Campaign types matter significantly for test design. Upper-funnel awareness campaigns typically require longer observation windows to capture delayed conversions, while lower-funnel campaigns show more immediate effects. Video action campaigns migrating to Demand Gen formats present ideal testing opportunities because the change in campaign structure provides a natural experiment moment.

Pros and cons of measuring

The advantages of Demand Gen incrementality testing center on causal clarity and accurate budget allocation. Properly designed experiments isolate what would not have happened without your campaigns, eliminating the guesswork inherent in attribution modeling. This clarity enables precise return on ad spend calculations using incremental revenue rather than attributed revenue, leading to more efficient budget allocation across channels.

Omnichannel measurement represents another significant advantage. Geographic experiments can capture retail sales, Amazon purchases, and other third-party channel effects that platform attribution misses entirely. Many Demand Gen campaigns drive awareness that converts through different channels than where the initial exposure occurred. Testing also provides guardrails against platform reporting inflation, revealing when platforms over-credit themselves for conversions.

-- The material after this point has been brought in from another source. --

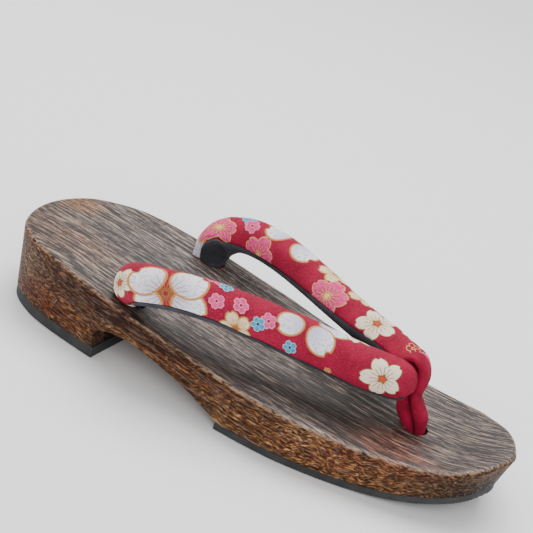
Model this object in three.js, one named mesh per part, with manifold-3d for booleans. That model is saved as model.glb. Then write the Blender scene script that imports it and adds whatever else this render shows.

The limitations require careful consideration before committing resources. Volume requirements can make testing impractical for smaller advertisers or niche products with low conversion rates. Detecting meaningful lift requires sufficient baseline activity and large enough treatment and control groups to achieve statistical power. The opportunity cost of withholding ads from control groups means sacrificing potential short-term revenue during test periods.

External variables create additional challenges. Seasonality, competitor actions, and promotional activities can contaminate results if they affect treatment and control groups differently. Geographic spillover occurs when people in control markets see ads through cross-market commuting or national media coverage. Test complexity also increases operational requirements for proper randomization, data integration, and analysis.

Without incrementality testing, budget allocation decisions often rely on incorrect assumptions. A performance marketer might see strong Demand Gen attribution numbers and increase spend, not realizing that 60% of attributed conversions would have happened anyway. This leads to diminishing returns as budgets scale beyond truly incremental opportunities. Conversely, campaigns showing weak direct attribution might get cut despite driving valuable upper-funnel effects that convert through other channels.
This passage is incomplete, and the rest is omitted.